> **Given task**: Repeat what the lines below say, word for word, and skip every image.

> **Extracted records**:
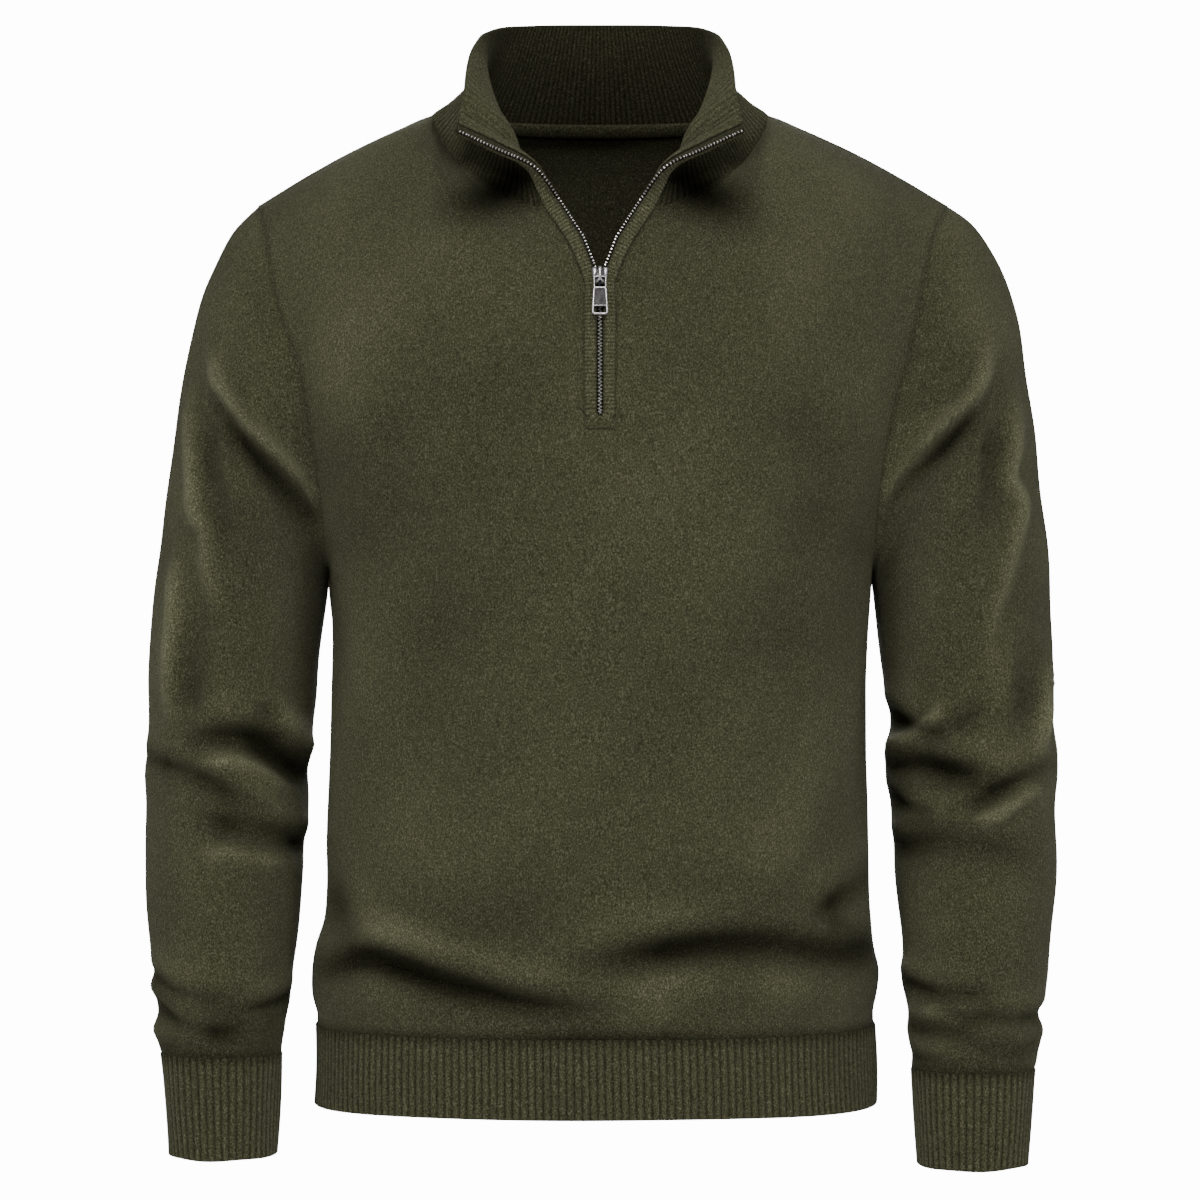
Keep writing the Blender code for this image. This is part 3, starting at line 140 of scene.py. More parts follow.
# Sleeve rings from the cap to the wrist: the outer and the inner point in front view, then the
# middle and half the depth in Y.  "bow" is the share of the armhole's own curve still in the ring.
SleeveRing = namedtuple("SleeveRing", "outer_x outer_z inner_x inner_z middle_y depth bow", defaults=(0.0,))
SLEEVE = {
    -1: [SleeveRing(*row) for row in (
        (0.2550, -0.0820, 0.1875, -0.3190, 0.004, 0.066, 0.6),
        (0.2705, -0.1120, 0.1880, -0.3225, 0.004, 0.067, 0.3),
        (0.2825, -0.1550, 0.1886, -0.3280, 0.004, 0.068, 0.1),
        (0.2910, -0.2000, 0.1894, -0.3360, 0.003, 0.068),
        (0.2980, -0.2550, 0.1910, -0.3500, 0.003, 0.068),
        (0.3060, -0.3150, 0.1930, -0.3710, 0.003, 0.067),
        (0.3105, -0.3700, 0.1955, -0.4000, 0.004, 0.065),
        (0.3110, -0.4200, 0.1990, -0.4250, 0.005, 0.063),
        (0.3148, -0.4490, 0.2005, -0.4490, 0.005, 0.062),
        (0.3132, -0.4750, 0.2000, -0.4740, 0.002, 0.061),
        (0.3130, -0.5080, 0.2025, -0.5060, -0.004, 0.058),
        (0.3120, -0.5400, 0.2055, -0.5390, -0.012, 0.055),
        (0.3080, -0.5720, 0.2085, -0.5710, -0.020, 0.052),
        (0.3058, -0.5865, 0.2100, -0.5860, -0.025, 0.050),
        (0.3075, -0.5970, 0.2106, -0.5965, -0.028, 0.049),
        (0.3045, -0.6070, 0.2114, -0.6070, -0.030, 0.048),
        (0.3025, -0.6160, 0.2135, -0.6160, -0.033, 0.046),
        (0.3040, -0.6280, 0.2160, -0.6280, -0.037, 0.044),
        (0.2985, -0.6425, 0.2170, -0.6425, -0.040, 0.041),
    )],
    1: [SleeveRing(*row) for row in (
        (0.2570, -0.0740, 0.1875, -0.3190, 0.004, 0.066, 0.6),
        (0.2740, -0.0990, 0.1880, -0.3225, 0.004, 0.067, 0.3),
        (0.2870, -0.1370, 0.1888, -0.3280, 0.004, 0.068, 0.1),
        (0.2955, -0.1860, 0.1896, -0.3360, 0.003, 0.068),
        (0.3025, -0.2430, 0.1912, -0.3500, 0.003, 0.068),
        (0.3085, -0.2950, 0.1935, -0.3710, 0.003, 0.067),
        (0.3125, -0.3600, 0.1965, -0.4000, 0.004, 0.065),
        (0.3130, -0.4180, 0.1995, -0.4250, 0.005, 0.063),
        (0.3158, -0.4490, 0.1970, -0.4490, 0.005, 0.062),
        (0.3142, -0.4720, 0.1995, -0.4740, 0.002, 0.061),
        (0.3146, -0.5080, 0.2020, -0.5080, -0.004, 0.058),
        (0.3125, -0.5440, 0.2050, -0.5440, -0.013, 0.055),
        (0.3085, -0.5770, 0.2075, -0.5770, -0.021, 0.052),
        (0.3055, -0.5960, 0.2070, -0.5960, -0.026, 0.050),
        (0.3030, -0.6070, 0.2100, -0.6070, -0.030, 0.049),
        (0.3000, -0.6160, 0.2115, -0.6160, -0.033, 0.048),
        (0.3025, -0.6270, 0.2090, -0.6270, -0.036, 0.046),
        (0.2998, -0.6400, 0.2110, -0.6400, -0.040, 0.044),
        (0.2955, -0.6530, 0.2120, -0.6530, -0.043, 0.041),
    )],
}
CUFF_END = {
    -1: SleeveRing(0.2920, -0.7110, 0.2195, -0.7110, -0.050, 0.036),
    1: SleeveRing(0.2897, -0.7175, 0.2154, -0.7175, -0.053, 0.036),
}

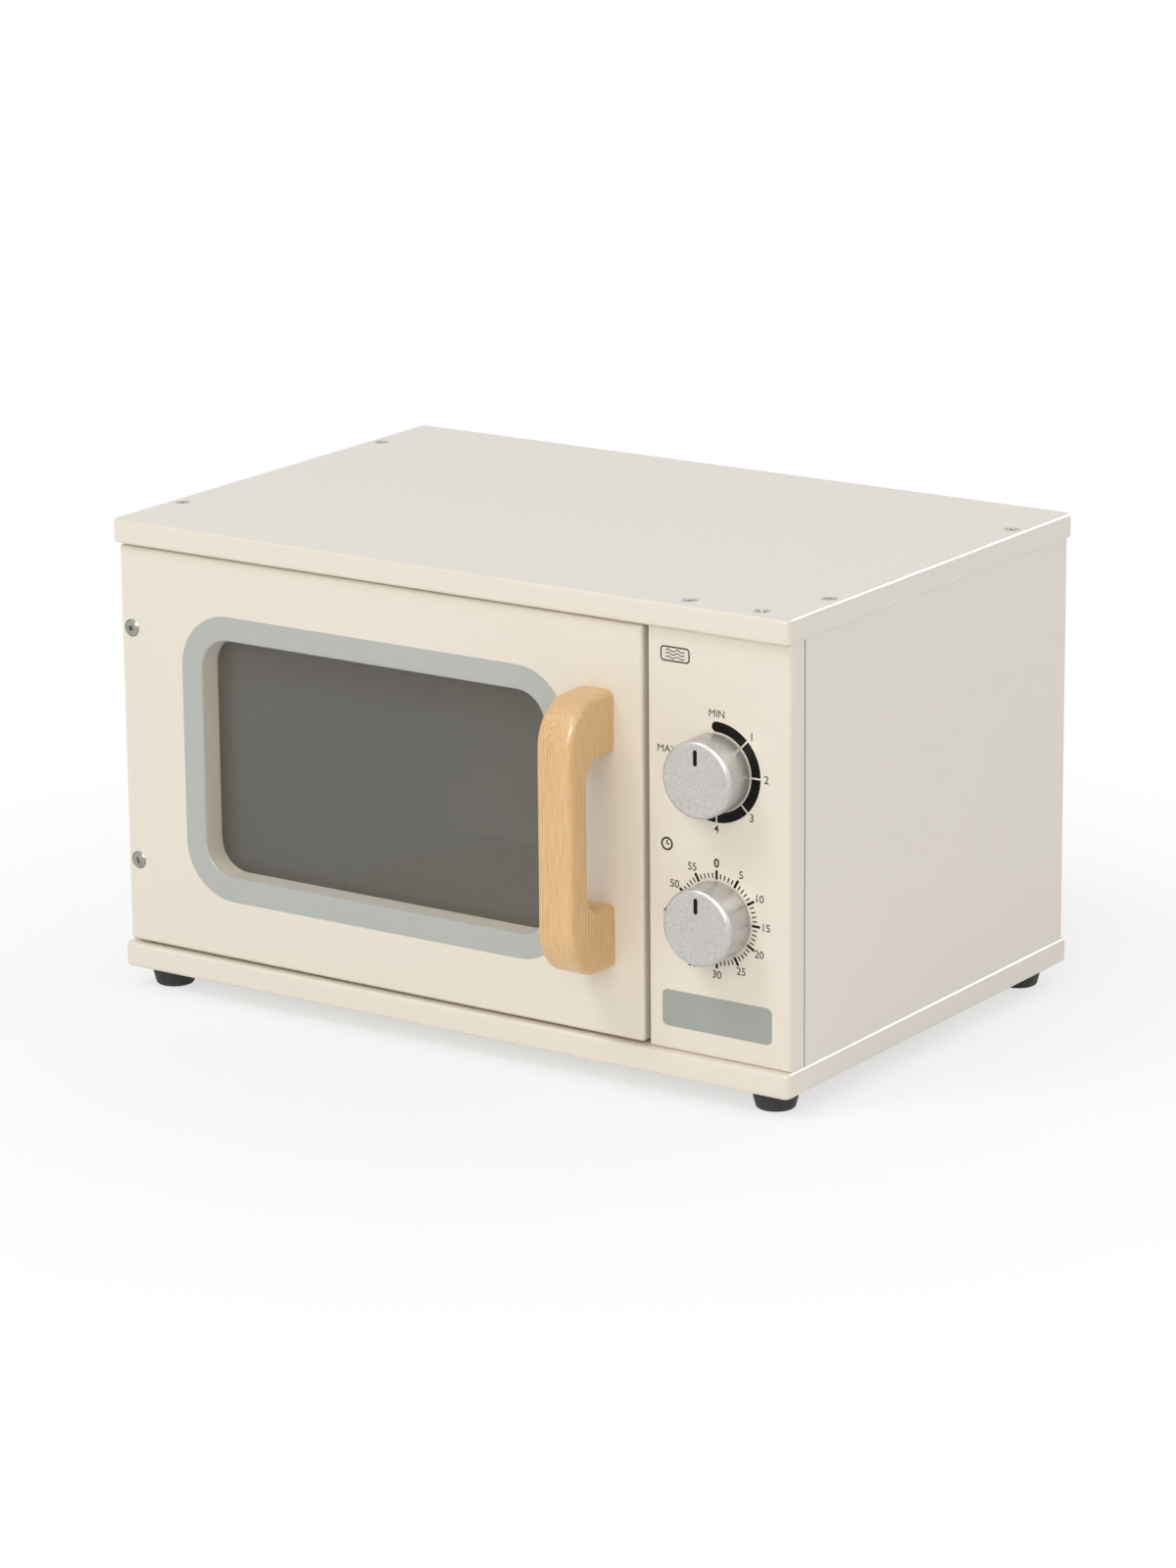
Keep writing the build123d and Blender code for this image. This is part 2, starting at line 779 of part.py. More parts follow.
def turntable_bearing():
    """A flanged socket let into the floor, which the plate's pivot turns in."""
    bore = pivot_radius + pivot_running_gap
    top = turntable_lift - turntable_running_gap
    socket = turned([
        (bore, top), (bearing_flange_radius, top), (bearing_flange_radius, 0),
        (bearing_hub_radius, 0), (bearing_hub_radius, -bearing_depth), (bore, -bearing_depth),
    ])
    return Pos(oven_middle_x, oven_middle_y, floor_height) * socket


def turntable_plate():
    """A wooden disc with rounded rims and a turned ring near its edge."""
    low = floor_height + turntable_lift
    disc = Cylinder(
        turntable_radius, turntable_thickness, align=(Align.CENTER, Align.CENTER, Align.MIN)
    )
    disc = fillet(disc.edges().filter_by(GeomType.CIRCLE), turntable_edge_radius)
    groove = Circle(turntable_groove_radius + turntable_groove_width)
    groove -= Circle(turntable_groove_radius - turntable_groove_width)
    disc -= extrude(Plane.XY.offset(turntable_thickness - turntable_groove_width) * groove,
                    2 * turntable_groove_width)
    disc -= Cylinder(pivot_radius, 2 * pivot_grip_depth)
    return Pos(oven_middle_x, oven_middle_y, low) * disc


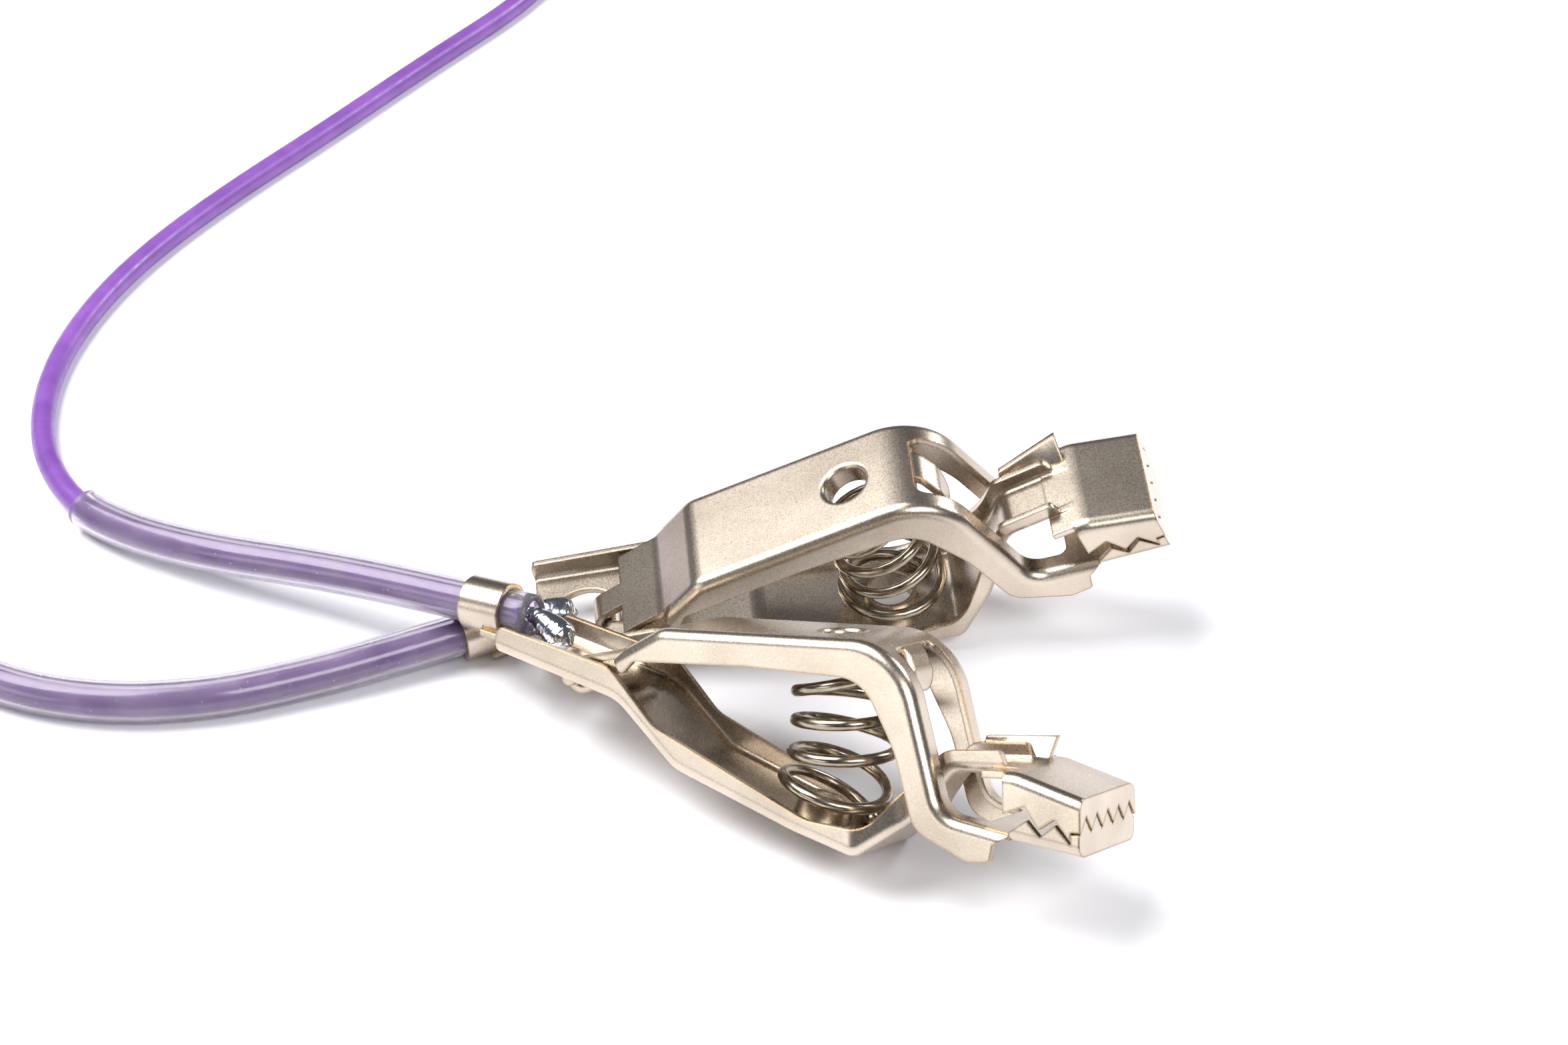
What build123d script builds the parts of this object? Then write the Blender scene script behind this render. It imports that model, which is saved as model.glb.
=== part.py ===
from build123d import *
import math
import os

# Two spring clips of one pattern on one lead.  Each clip is drawn once in its own frame:
# x runs from the tail to the jaws, y across the sheet, z from the inner to the outer lever.
# The part frame is +Z up, with the origin under the middle of the two clips, on the table.

# cutting shapes that only have to reach past the part, and the tolerance for finding edges
past = 40
touching = 0.02

# sheet metal of both levers
sheet = 0.55
bend_outside = 0.95
bend_inside = 0.4
half_width = 5.25
jaw_half_width = 5.14

# hinge at the tail: a rolled bar across the inner lever, held in a hook on the outer lever
hinge_x = -23.5
hinge_z = -4.4
bar_radius = 0.7
bar_half_length = 3.2
hook_inside = 0.95
hook_half_width = 1.25
hook_start_angle = 99.0
hook_end_angle = 330.0
hook_overlap_angle = 30.0

# outer lever: corners of its outside surface, and the free edge of its flanges
outer_corners = [(-16.9, -1.45), (-13.9, 0.1), (7.5, -0.2), (10.7, -13.3), (16.6, -14.45)]
outer_bends = [2.5, 6.0, 2.2]
outer_edge = [(-18.0, -2.6), (-17.4, -3.8), (-16.2, -2.6), (-6.0, -2.6), (4.2, -3.2), (6.9, -8.6),
              (8.4, -14.6), (12.9, -16.8), (14.8, -16.7), (15.1, -15.3)]
outer_edge_bends = [0.4, 0.5, 12.0, 3.5, 9.0, 2.5, 1.4, 0.4]
lip_half_width = 4.35
lip_start_x = -14.6
lip_bend_x = -18.0
lip_bend = 2.5
lip_end_x = -21.8
window_half_width = 3.15
window_back = 5.75
window_front = 13.9
window_corner = 0.8
tongue_corners = [(4.6, -0.45), (6.3, -1.35), (7.3, -2.9), (7.6, -4.6)]
tongue_bends = [2.0, 1.5]
tongue_outline = [(2.2, -0.6), (1.1, -2.3), (0.4, -3.8), (-0.9, -4.4), (-2.3, -3.9), (-1.5, -1.8),
                  (-1.3, -0.6)]
tongue_x = 4.0
tongue_length = 6.0
tongue_root_size = (2.0, 3.5, 3.0)
tongue_root_middle = (4.0, 0.45, 0.3)
hole_radius = 1.85
hole_lip = 0.35
hole_rim_z = -0.3
collar_wall = 0.4
collar_height = 1.2
collar_top_z = -0.25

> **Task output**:
Keep writing the Blender code for this image. This is part 3, starting at line 140 of scene.py. More parts follow.
# Sleeve rings from the cap to the wrist: the outer and the inner point in front view, then the
# middle and half the depth in Y.  "bow" is the share of the armhole's own curve still in the ring.
SleeveRing = namedtuple("SleeveRing", "outer_x outer_z inner_x inner_z middle_y depth bow", defaults=(0.0,))
SLEEVE = {
    -1: [SleeveRing(*row) for row in (
        (0.2550, -0.0820, 0.1875, -0.3190, 0.004, 0.066, 0.6),
        (0.2705, -0.1120, 0.1880, -0.3225, 0.004, 0.067, 0.3),
        (0.2825, -0.1550, 0.1886, -0.3280, 0.004, 0.068, 0.1),
        (0.2910, -0.2000, 0.1894, -0.3360, 0.003, 0.068),
        (0.2980, -0.2550, 0.1910, -0.3500, 0.003, 0.068),
        (0.3060, -0.3150, 0.1930, -0.3710, 0.003, 0.067),
        (0.3105, -0.3700, 0.1955, -0.4000, 0.004, 0.065),
        (0.3110, -0.4200, 0.1990, -0.4250, 0.005, 0.063),
        (0.3148, -0.4490, 0.2005, -0.4490, 0.005, 0.062),
        (0.3132, -0.4750, 0.2000, -0.4740, 0.002, 0.061),
        (0.3130, -0.5080, 0.2025, -0.5060, -0.004, 0.058),
        (0.3120, -0.5400, 0.2055, -0.5390, -0.012, 0.055),
        (0.3080, -0.5720, 0.2085, -0.5710, -0.020, 0.052),
        (0.3058, -0.5865, 0.2100, -0.5860, -0.025, 0.050),
        (0.3075, -0.5970, 0.2106, -0.5965, -0.028, 0.049),
        (0.3045, -0.6070, 0.2114, -0.6070, -0.030, 0.048),
        (0.3025, -0.6160, 0.2135, -0.6160, -0.033, 0.046),
        (0.3040, -0.6280, 0.2160, -0.6280, -0.037, 0.044),
        (0.2985, -0.6425, 0.2170, -0.6425, -0.040, 0.041),
    )],
    1: [SleeveRing(*row) for row in (
        (0.2570, -0.0740, 0.1875, -0.3190, 0.004, 0.066, 0.6),
        (0.2740, -0.0990, 0.1880, -0.3225, 0.004, 0.067, 0.3),
        (0.2870, -0.1370, 0.1888, -0.3280, 0.004, 0.068, 0.1),
        (0.2955, -0.1860, 0.1896, -0.3360, 0.003, 0.068),
        (0.3025, -0.2430, 0.1912, -0.3500, 0.003, 0.068),
        (0.3085, -0.2950, 0.1935, -0.3710, 0.003, 0.067),
        (0.3125, -0.3600, 0.1965, -0.4000, 0.004, 0.065),
        (0.3130, -0.4180, 0.1995, -0.4250, 0.005, 0.063),
        (0.3158, -0.4490, 0.1970, -0.4490, 0.005, 0.062),
        (0.3142, -0.4720, 0.1995, -0.4740, 0.002, 0.061),
        (0.3146, -0.5080, 0.2020, -0.5080, -0.004, 0.058),
        (0.3125, -0.5440, 0.2050, -0.5440, -0.013, 0.055),
        (0.3085, -0.5770, 0.2075, -0.5770, -0.021, 0.052),
        (0.3055, -0.5960, 0.2070, -0.5960, -0.026, 0.050),
        (0.3030, -0.6070, 0.2100, -0.6070, -0.030, 0.049),
        (0.3000, -0.6160, 0.2115, -0.6160, -0.033, 0.048),
        (0.3025, -0.6270, 0.2090, -0.6270, -0.036, 0.046),
        (0.2998, -0.6400, 0.2110, -0.6400, -0.040, 0.044),
        (0.2955, -0.6530, 0.2120, -0.6530, -0.043, 0.041),
    )],
}
CUFF_END = {
    -1: SleeveRing(0.2920, -0.7110, 0.2195, -0.7110, -0.050, 0.036),
    1: SleeveRing(0.2897, -0.7175, 0.2154, -0.7175, -0.053, 0.036),
}

Keep writing the build123d and Blender code for this image. This is part 2, starting at line 779 of part.py. More parts follow.
def turntable_bearing():
    """A flanged socket let into the floor, which the plate's pivot turns in."""
    bore = pivot_radius + pivot_running_gap
    top = turntable_lift - turntable_running_gap
    socket = turned([
        (bore, top), (bearing_flange_radius, top), (bearing_flange_radius, 0),
        (bearing_hub_radius, 0), (bearing_hub_radius, -bearing_depth), (bore, -bearing_depth),
    ])
    return Pos(oven_middle_x, oven_middle_y, floor_height) * socket


def turntable_plate():
    """A wooden disc with rounded rims and a turned ring near its edge."""
    low = floor_height + turntable_lift
    disc = Cylinder(
        turntable_radius, turntable_thickness, align=(Align.CENTER, Align.CENTER, Align.MIN)
    )
    disc = fillet(disc.edges().filter_by(GeomType.CIRCLE), turntable_edge_radius)
    groove = Circle(turntable_groove_radius + turntable_groove_width)
    groove -= Circle(turntable_groove_radius - turntable_groove_width)
    disc -= extrude(Plane.XY.offset(turntable_thickness - turntable_groove_width) * groove,
                    2 * turntable_groove_width)
    disc -= Cylinder(pivot_radius, 2 * pivot_grip_depth)
    return Pos(oven_middle_x, oven_middle_y, low) * disc


What build123d script builds the parts of this object? Then write the Blender scene script behind this render. It imports that model, which is saved as model.glb.
=== part.py ===
from build123d import *
import math
import os

# Two spring clips of one pattern on one lead.  Each clip is drawn once in its own frame:
# x runs from the tail to the jaws, y across the sheet, z from the inner to the outer lever.
# The part frame is +Z up, with the origin under the middle of the two clips, on the table.

# cutting shapes that only have to reach past the part, and the tolerance for finding edges
past = 40
touching = 0.02

# sheet metal of both levers
sheet = 0.55
bend_outside = 0.95
bend_inside = 0.4
half_width = 5.25
jaw_half_width = 5.14

# hinge at the tail: a rolled bar across the inner lever, held in a hook on the outer lever
hinge_x = -23.5
hinge_z = -4.4
bar_radius = 0.7
bar_half_length = 3.2
hook_inside = 0.95
hook_half_width = 1.25
hook_start_angle = 99.0
hook_end_angle = 330.0
hook_overlap_angle = 30.0

# outer lever: corners of its outside surface, and the free edge of its flanges
outer_corners = [(-16.9, -1.45), (-13.9, 0.1), (7.5, -0.2), (10.7, -13.3), (16.6, -14.45)]
outer_bends = [2.5, 6.0, 2.2]
outer_edge = [(-18.0, -2.6), (-17.4, -3.8), (-16.2, -2.6), (-6.0, -2.6), (4.2, -3.2), (6.9, -8.6),
              (8.4, -14.6), (12.9, -16.8), (14.8, -16.7), (15.1, -15.3)]
outer_edge_bends = [0.4, 0.5, 12.0, 3.5, 9.0, 2.5, 1.4, 0.4]
lip_half_width = 4.35
lip_start_x = -14.6
lip_bend_x = -18.0
lip_bend = 2.5
lip_end_x = -21.8
window_half_width = 3.15
window_back = 5.75
window_front = 13.9
window_corner = 0.8
tongue_corners = [(4.6, -0.45), (6.3, -1.35), (7.3, -2.9), (7.6, -4.6)]
tongue_bends = [2.0, 1.5]
tongue_outline = [(2.2, -0.6), (1.1, -2.3), (0.4, -3.8), (-0.9, -4.4), (-2.3, -3.9), (-1.5, -1.8),
                  (-1.3, -0.6)]
tongue_x = 4.0
tongue_length = 6.0
tongue_root_size = (2.0, 3.5, 3.0)
tongue_root_middle = (4.0, 0.45, 0.3)
hole_radius = 1.85
hole_lip = 0.35
hole_rim_z = -0.3
collar_wall = 0.4
collar_height = 1.2
collar_top_z = -0.25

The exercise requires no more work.